▶ [Given request] Produce word for word the lines of the data below running from the one that has "mesh.set_sharp_from_angle(angle=SHARP_EDGE)" to the one that has "if empty is", inclusive, and no others.

○ ○ ○ ○ ○ ○ ○

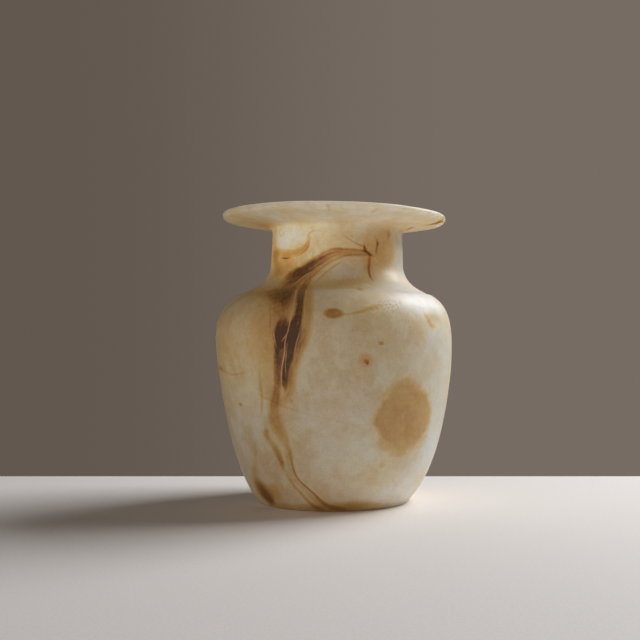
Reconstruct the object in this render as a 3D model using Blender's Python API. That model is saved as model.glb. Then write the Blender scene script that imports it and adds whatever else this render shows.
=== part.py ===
"""Alabaster vase: a wide flat rim, a short neck, high shoulders and a body that narrows to a small flat foot.

One piece of stone, hollow and open at the top, made in metres with +Z up. The origin is on the vase's upright
axis, in the plane of the underside, which is the surface that the vase stands on. -Y is the front of the
photograph, and +X is the side turned to the light.
"""
import math

import bmesh
import bpy

# Heights of the stretches, stacked from the underside up. With the rim's tilt the front comes to 150 mm
BELLY_HEIGHT = 0.0855        # underside to the widest place
SHOULDER_RISE = 0.0245       # on to where the shoulder stops swelling and starts to sweep up
NECK_SWEEP_RISE = 0.0139     # on to where the neck stands upright
NECK_LENGTH = 0.0180         # on to the rim's underside
RIM_ROOT = 0.0076            # thickness of the rim where it leaves the neck

# Radii, to the outside of the stone
FOOT_RADIUS = 0.0392
BELLY_RADIUS = 0.0620
NECK_RADIUS = 0.0348
NECK_TAPER = 0.0007          # how much narrower the neck is under the rim
RIM_RADIUS = 0.0586

# The roundness of the outline. A reach is the length of a curve's handle as a share of the stretch it shapes
FOOT_FLARE = 46.1            # steepness of the wall as it leaves the foot, in degrees above level
FOOT_REACH = 0.30
BELLY_REACH_DOWN = 0.136
BELLY_REACH_UP = 0.52
SHOULDER_SHARE = 0.412       # where between the neck's radius and the body's the shoulder turns
SHOULDER_SLOPE = 23.1        # degrees above level
SHOULDER_REACH_OUT = 0.317
SHOULDER_REACH_IN = 0.433
NECK_REACH = 0.387

# The rim and the worn edges
RIM_LIP = 0.0034             # thickness of the rim at its edge
LIP_ROUND = 0.47             # rounding of that edge, as a share of its thickness
RIM_ROOT_ROUND = 0.0026      # between the neck and the rim's underside
RIM_DISH = 0.0008            # how much the rim's top falls from the lip to the mouth
MOUTH_EDGE = 0.0020
FOOT_EDGE = 0.0008

# The hollow
NECK_WALL = 0.0051
BODY_WALL = 0.0060
FLOOR = 0.0095
FLOOR_ROUND = 0.0140         # between the floor and the wall

# What the hand left out of true. Each pair of LEAN is a share of the height and how far the middle of the
# vase stands to the +X side there, read from both sides of the outline
LEAN = (
    (0.000, -0.0011),
    (0.067, -0.0005),
    (0.130, 0.0000),
    (0.240, 0.0001),
    (0.450, -0.0002),
    (0.610, -0.0010),
    (0.720, -0.0001),
    (0.800, 0.0007),
    (0.910, 0.0011),
)
RIM_SHIFT = -0.00065         # the same for the rim's edge
RIM_TILT_SIDE = 0.95         # degrees, low on the +X side
RIM_TILT_BACK = 0.8          # degrees, low at the back
OVAL = 0.0003                # how far the body is from round, widest along its diagonals

# How finely the round faces are cut
SIDES = 64
BODY_STEPS = 15
SHOULDER_STEPS = 8
SWEEP_STEPS = 7
ROUND_STEPS = 4
FLOOR_STEPS = 5

STONE_COLOUR = (0.60, 0.50, 0.36, 1.0)
STONE_ROUGHNESS = 0.45

CIRCLE_HANDLE = 0.55         # handle of a curve that turns a quarter circle, as a share of its radius
MERGE = 0.00001
SHARP_EDGE = math.radians(50)

# Worked out from the sizes above
SHOULDER_HEIGHT = BELLY_HEIGHT + SHOULDER_RISE
NECK_FOOT_HEIGHT = SHOULDER_HEIGHT + NECK_SWEEP_RISE
NECK_TOP_HEIGHT = NECK_FOOT_HEIGHT + NECK_LENGTH
HEIGHT = NECK_TOP_HEIGHT + RIM_ROOT
SHOULDER_RADIUS = NECK_RADIUS + SHOULDER_SHARE * (BELLY_RADIUS - NECK_RADIUS)
NECK_TOP_RADIUS = NECK_RADIUS - NECK_TAPER
MOUTH_RADIUS = NECK_TOP_RADIUS - NECK_WALL


def clear_scene():
    for old in list(bpy.data.objects):
        bpy.data.objects.remove(old, do_unlink=True)


def moved(point, degrees, length):
    """The point at this length from another, in a direction given in degrees above level."""
    angle = math.radians(degrees)
    return point[0] + length * math.cos(angle), point[1] + length * math.sin(angle)


def between(start, end, share):
    """The point at this share of the way from one point to another."""
    return tuple(a + (b - a) * share for a, b in zip(start, end))


def smooth_share(value, low, high):
    """0 below low, 1 above high, and an even turn from one to the other."""
    share = min(max((value - low) / (high - low), 0.0), 1.0)
    return share * share * (3 - 2 * share)


def curve(start, start_handle, end_handle, end, steps):
    """Points of a smooth stretch of outline, without its first point."""
    corners = (start, start_handle, end_handle, end)
    points = []
    for step in range(1, steps + 1):
        t = step / steps
        u = 1 - t
        weights = (u ** 3, 3 * u * u * t, 3 * u * t * t, t ** 3)
        points.append(tuple(sum(w * corner[i] for w, corner in zip(weights, corners)) for i in (0, 1)))
    return points


def rounded(before, corner, after, radius, steps=ROUND_STEPS):
    """The points that round off a corner between two straight lines."""
    start = between(corner, before, radius / math.dist(corner, before))
    end = between(corner, after, radius / math.dist(corner, after))
    start_handle = between(start, corner, CIRCLE_HANDLE)
    end_handle = between(end, corner, CIRCLE_HANDLE)
    return [start] + curve(start, start_handle, end_handle, end, steps)


def body_line():
    """The outside from the foot up to the foot of the neck, as (radius, height) pairs."""
    foot = (FOOT_RADIUS, 0.0)
    belly = (BELLY_RADIUS, BELLY_HEIGHT)
    shoulder = (SHOULDER_RADIUS, SHOULDER_HEIGHT)
    neck = (NECK_RADIUS, NECK_FOOT_HEIGHT)

    wall = math.dist(foot, belly)
    turn = math.dist(belly, shoulder)
    sweep = math.dist(shoulder, neck)
    line = [foot]
    line += curve(
        foot,
        moved(foot, FOOT_FLARE, FOOT_REACH * wall),
        moved(belly, -90, BELLY_REACH_DOWN * wall),
        belly,
        BODY_STEPS,
    )
    line += curve(
        belly,
        moved(belly, 90, BELLY_REACH_UP * turn),
        moved(shoulder, -SHOULDER_SLOPE, SHOULDER_REACH_OUT * turn),
        shoulder,
        SHOULDER_STEPS,
    )
    line += curve(
        shoulder,
        moved(shoulder, 180 - SHOULDER_SLOPE, SHOULDER_REACH_IN * sweep),
        moved(neck, -90, NECK_REACH * sweep),
        neck,
        SWEEP_STEPS,
    )
    return line


def rim_line():
    """On from the neck, around the lip and over the rim's top into the mouth."""
    neck_foot = (NECK_RADIUS, NECK_FOOT_HEIGHT)
    root = (NECK_TOP_RADIUS, NECK_TOP_HEIGHT)
    lip_under = (RIM_RADIUS, HEIGHT - RIM_LIP)
    lip_top = (RIM_RADIUS, HEIGHT)
    mouth = (MOUTH_RADIUS, HEIGHT - RIM_DISH)
    bore = (MOUTH_RADIUS, NECK_TOP_HEIGHT)

    lip_round = LIP_ROUND * RIM_LIP
    line = [between(neck_foot, root, 0.5)]
    line += rounded(neck_foot, root, lip_under, RIM_ROOT_ROUND)
    line += rounded(root, lip_under, lip_top, lip_round)
    line += rounded(lip_under, lip_top, mouth, lip_round)
    line += rounded(lip_top, mouth, bore, MOUTH_EDGE)
    return line


def hollow_line(outside):
    """The inside from the mouth down to the floor, set in from the outside by the wall."""
    line = []
    for before, point, after in zip(outside, outside[1:], outside[2:]):
        length = math.dist(before, after)
        outward = ((after[1] - before[1]) / length, (before[0] - after[0]) / length)
        neck_share = smooth_share(point[1], SHOULDER_HEIGHT, NECK_FOOT_HEIGHT)
        wall = BODY_WALL + (NECK_WALL - BODY_WALL) * neck_share
        line.append((point[0] - wall * outward[0], point[1] - wall * outward[1]))
    line.reverse()
    every_second = line[::2]
    line = [point for point in every_second if point[1] > FLOOR + FLOOR_ROUND]

    low = line[-1]
    drop = low[1] - FLOOR
    run = low[0] - line[-2][0]
    fall = line[-2][1] - low[1]
    corner = (low[0] + drop * run / fall, FLOOR)
    floor_edge = (corner[0] - drop, FLOOR)
    line += curve(
        low,
        between(low, corner, CIRCLE_HANDLE),
        between(floor_edge, corner, CIRCLE_HANDLE),
        floor_edge,
        FLOOR_STEPS,
    )
    return [(MOUTH_RADIUS, NECK_TOP_HEIGHT), (MOUTH_RADIUS, NECK_FOOT_HEIGHT)] + line


def whole_line():
    """The closed outline of half the vase, from the middle of the underside to the middle of the floor."""
    outside = body_line()
    underside = [(0.0, 0.0)] + rounded((0.0, 0.0), outside[0], outside[1], FOOT_EDGE, 2)
    return underside + outside[1:] + rim_line() + hollow_line(outside) + [(0.0, FLOOR)]


def lean_at(height):
    """How far the middle of the vase stands to the +X side at this height."""
    share = height / HEIGHT
    shift = LEAN[0][1]
    for (low, before), (high, after) in zip(LEAN, LEAN[1:]):
        shift += (after - before) * smooth_share(share, low, high)
    return shift


def carved(point):
    """Moves a point of the true round form to where the hand left it."""
    x, y, z = point
    radius = math.hypot(x, y)
    if radius > 0:
        swell = OVAL * math.sin(2 * math.atan2(y, x)) * radius / BELLY_RADIUS
        x += swell * x / radius
        y += swell * y / radius
    shift = lean_at(z)
    if z > NECK_TOP_HEIGHT:
        rim_share = max(radius - NECK_TOP_RADIUS, 0.0) / (RIM_RADIUS - NECK_TOP_RADIUS)
        shift += (RIM_SHIFT - shift) * rim_share
    fall = x * math.tan(math.radians(RIM_TILT_SIDE)) + y * math.tan(math.radians(RIM_TILT_BACK))
    return x + shift, y, z - fall * smooth_share(z, NECK_FOOT_HEIGHT, NECK_TOP_HEIGHT)


def stone_material():
    material = bpy.data.materials.new("alabaster")
    material.use_nodes = True
    shader = material.node_tree.nodes["Principled BSDF"]
    shader.inputs["Base Color"].default_value = STONE_COLOUR
    shader.inputs["Roughness"].default_value = STONE_ROUGHNESS
    shader.inputs["Metallic"].default_value = 0.0
    material.diffuse_color = STONE_COLOUR
    return material


def make_vase():
    """The outline is spun around the axis and then put out of true by hand."""
    build = bmesh.new()
    verts = [build.verts.new((radius, 0.0, height)) for radius, height in whole_line()]
    edges = [build.edges.new(pair) for pair in zip(verts, verts[1:])]
    bmesh.ops.spin(
        build,
        geom=verts + edges,
        cent=(0, 0, 0),
        axis=(0, 0, 1),
        angle=math.tau,
        steps=SIDES,
        use_merge=True,
    )
    bmesh.ops.remove_doubles(build, verts=build.verts, dist=MERGE)
    for vert in build.verts:
        vert.co = carved(vert.co)
    bmesh.ops.recalc_face_normals(build, faces=build.faces)

    mesh = bpy.data.meshes.new("vase")
    build.to_mesh(mesh)
    build.free()
    mesh.shade_smooth()
    mesh.set_sharp_from_angle(angle=SHARP_EDGE)
    mesh.materials.append(stone_material())
    vase = bpy.data.objects.new("vase", mesh)
    bpy.context.scene.collection.objects.link(vase)
    return vase


clear_scene()
make_vase()
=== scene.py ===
# %% [markdown]
# # A carved alabaster vase
# The vase is one block of alabaster, turned and hollowed by hand: a swelling body, a short neck and
# a wide flat rim. The construction model already holds its true form and walls. This lesson gives it
# the stone: the marks of the tool, worn edges, brown iron veins, soft stains, and the way that thin
# alabaster lets light through.
#
# Everything starts from the packed model. The finished stone must stay inside it.

# %% Load the construction model
import math

import bmesh
import bpy
import numpy as np
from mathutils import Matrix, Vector
from mathutils.bvhtree import BVHTree


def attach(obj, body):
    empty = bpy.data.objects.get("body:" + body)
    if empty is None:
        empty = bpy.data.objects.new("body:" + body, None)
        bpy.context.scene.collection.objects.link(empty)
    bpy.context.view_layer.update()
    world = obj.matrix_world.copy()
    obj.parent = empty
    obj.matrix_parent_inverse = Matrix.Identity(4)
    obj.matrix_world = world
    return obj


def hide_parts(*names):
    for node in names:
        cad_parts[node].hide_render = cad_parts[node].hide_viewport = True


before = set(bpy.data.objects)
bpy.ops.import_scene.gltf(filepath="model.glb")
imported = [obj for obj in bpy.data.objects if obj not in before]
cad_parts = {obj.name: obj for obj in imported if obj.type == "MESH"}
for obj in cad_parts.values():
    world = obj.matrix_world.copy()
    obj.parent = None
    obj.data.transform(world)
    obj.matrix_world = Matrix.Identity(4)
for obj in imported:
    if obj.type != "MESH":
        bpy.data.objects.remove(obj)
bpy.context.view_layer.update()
MM = 0.001

# %% [markdown]
# ## One piece of stone
# Nothing is joined on this vase, so it is one mesh. It could be spun again from an outline, but a
# second outline would never agree exactly with the first. A copy of the construction mesh agrees by
# itself. The copy comes as loose triangles: they are welded, paired into four-sided faces, and then
# rounded with a Subdivision Surface, which turns 64 flat sides into a smooth wall.

# %% Copy, weld and round the vase
ROUNDING = 2
WELD = 0.01 * MM


def only(piece):
    """Selects one piece and nothing else, so that an operator acts on it alone."""
    bpy.ops.object.select_all(action="DESELECT")
    piece.select_set(True)
    bpy.context.view_layer.objects.active = piece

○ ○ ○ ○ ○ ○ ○

▶ [Worked answer]
    mesh.set_sharp_from_angle(angle=SHARP_EDGE)
    mesh.materials.append(stone_material())
    vase = bpy.data.objects.new("vase", mesh)
    bpy.context.scene.collection.objects.link(vase)
    return vase


clear_scene()
make_vase()
=== scene.py ===
# %% [markdown]
# # A carved alabaster vase
# The vase is one block of alabaster, turned and hollowed by hand: a swelling body, a short neck and
# a wide flat rim. The construction model already holds its true form and walls. This lesson gives it
# the stone: the marks of the tool, worn edges, brown iron veins, soft stains, and the way that thin
# alabaster lets light through.
#
# Everything starts from the packed model. The finished stone must stay inside it.

# %% Load the construction model
import math

import bmesh
import bpy
import numpy as np
from mathutils import Matrix, Vector
from mathutils.bvhtree import BVHTree


def attach(obj, body):
    empty = bpy.data.objects.get("body:" + body)
    if empty is None:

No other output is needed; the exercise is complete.